▶ **SUPPLIED INFORMATION**

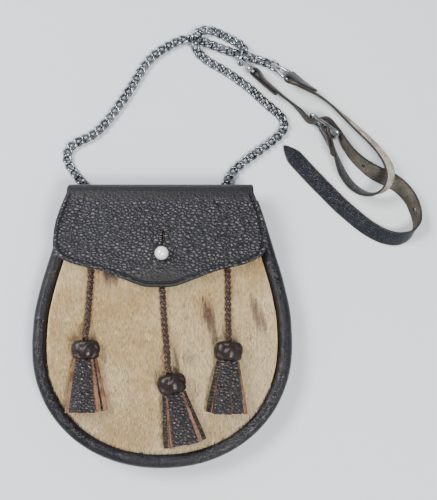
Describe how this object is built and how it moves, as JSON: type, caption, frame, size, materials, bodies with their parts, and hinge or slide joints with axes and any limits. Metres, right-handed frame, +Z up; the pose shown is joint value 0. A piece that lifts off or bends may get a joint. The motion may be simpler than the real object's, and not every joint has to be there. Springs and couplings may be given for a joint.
{
  "type": "sporran pouch",
  "caption": "Rounded leather pouch with a hide front, flap over a ball stud, three tassels on cords, and a chain belt ending in a buckled strap.",
  "frame": {"origin": "on the ground under the middle of the back panel, with the pouch lying on its back", "axes": "+Z up, out of the pouch's front; +Y from the pouch's bottom to its flap fold and on to the chain; +X to the right as seen from the front"},
  "size_m": [0.2756, 0.3238, 0.0396],
  "materials": {
    "shell": "smooth dark brown-black leather, satin",
    "border": "rolled smooth dark leather, satin",
    "hide": "short tan hair on hide, matte",
    "flap": "pebble-grained black-brown leather, semi-gloss",
    "tassel": "dark brown leather strips and braid, satin",
    "strap": "strap leather with a grained face and a pale flesh side, matte",
    "chain": "dark polished nickel",
    "stud": "bright polished nickel",
    "hardware": "polished nickel"
  },
  "bodies": {
    "root": {"back_panel": "shell", "gusset": "shell", "border": "border", "front_hide": "hide", "flap": "flap", "stud": "stud", "long_strap": "strap", "buckle_strap": "strap", "buckle": "hardware", "buckle_prong": "hardware", "strap_ring_long": "hardware", "strap_ring_short": "hardware", "chain_left": "chain", "chain_right": "chain", "ring_tab_left": "shell", "ring_tab_right": "shell", "d_ring_left": "hardware", "d_ring_right": "hardware", "tassel_cord_left": "tassel", "cord_keeper_left": "tassel", "tassel_knot_left": "tassel", "tassel_skirt_left": "tassel", "tassel_cord_middle": "tassel", "cord_keeper_middle": "tassel", "tassel_knot_middle": "tassel", "tassel_skirt_middle": "tassel", "tassel_cord_right": "tassel", "cord_keeper_right": "tassel", "tassel_knot_right": "tassel", "tassel_skirt_right": "tassel"}
  },
  "joints": []
}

▶ **PROBLEM TO WORK ON**
For the data above, state how many lines contain "axes"; the number is the whole answer.

▶ **ANSWER TO THE EXERCISE**
2